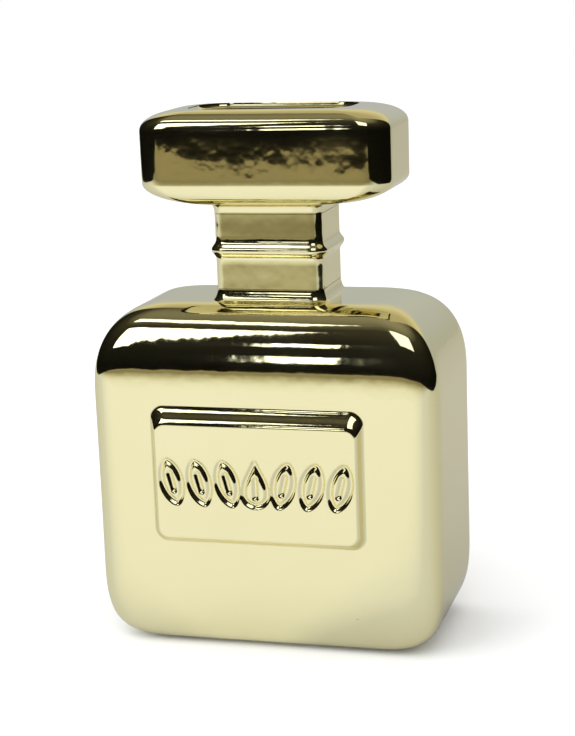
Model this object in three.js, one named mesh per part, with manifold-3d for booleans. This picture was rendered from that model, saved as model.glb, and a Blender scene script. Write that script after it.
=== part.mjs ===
// A ceramic vase in the shape of a perfume bottle, in millimetres, with +Z up.
// It stands on z = 0 on four felt pads, centred on the Z axis, with its label facing -Y.
// Three hollow slip castings are stacked: the bottle body, the neck with its bead, and the
// stopper-shaped head, which is open on top. Each end of the neck has a spigot that drops into
// a rebate in its neighbour. A pressed clay plaque with an engraved garland is laid on the front.
import * as THREE from "three";
import { mergeVertices } from "three/addons/utils/BufferGeometryUtils.js";
import Module from "manifold-3d";

const wasm = await Module();
wasm.setup();

// ---------------------------------------------------------------- driving dimensions

const TOTAL_HEIGHT = 200;
const WALL = 4;
const JOINT_GAP = 0.3; // the film of slip between two castings
const PAD = { radius: 6, thickness: 1.2, x: 32, y: 16 };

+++

=== Task prompt ===
Each line must be given again exactly as written above.

=== Solution for this exercise ===
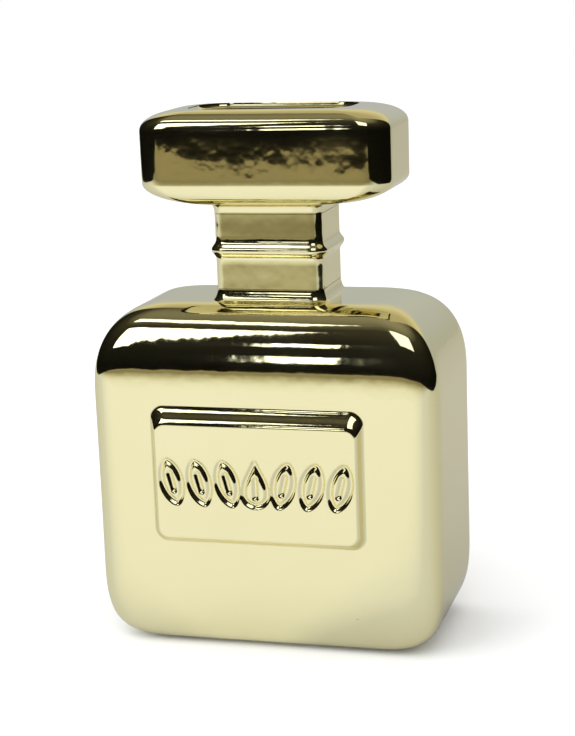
Model this object in three.js, one named mesh per part, with manifold-3d for booleans. This picture was rendered from that model, saved as model.glb, and a Blender scene script. Write that script after it.
=== part.mjs ===
// A ceramic vase in the shape of a perfume bottle, in millimetres, with +Z up.
// It stands on z = 0 on four felt pads, centred on the Z axis, with its label facing -Y.
// Three hollow slip castings are stacked: the bottle body, the neck with its bead, and the
// stopper-shaped head, which is open on top. Each end of the neck has a spigot that drops into
// a rebate in its neighbour. A pressed clay plaque with an engraved garland is laid on the front.
import * as THREE from "three";
import { mergeVertices } from "three/addons/utils/BufferGeometryUtils.js";
import Module from "manifold-3d";

const wasm = await Module();
wasm.setup();

// ---------------------------------------------------------------- driving dimensions

const TOTAL_HEIGHT = 200;
const WALL = 4;
const JOINT_GAP = 0.3; // the film of slip between two castings
const PAD = { radius: 6, thickness: 1.2, x: 32, y: 16 };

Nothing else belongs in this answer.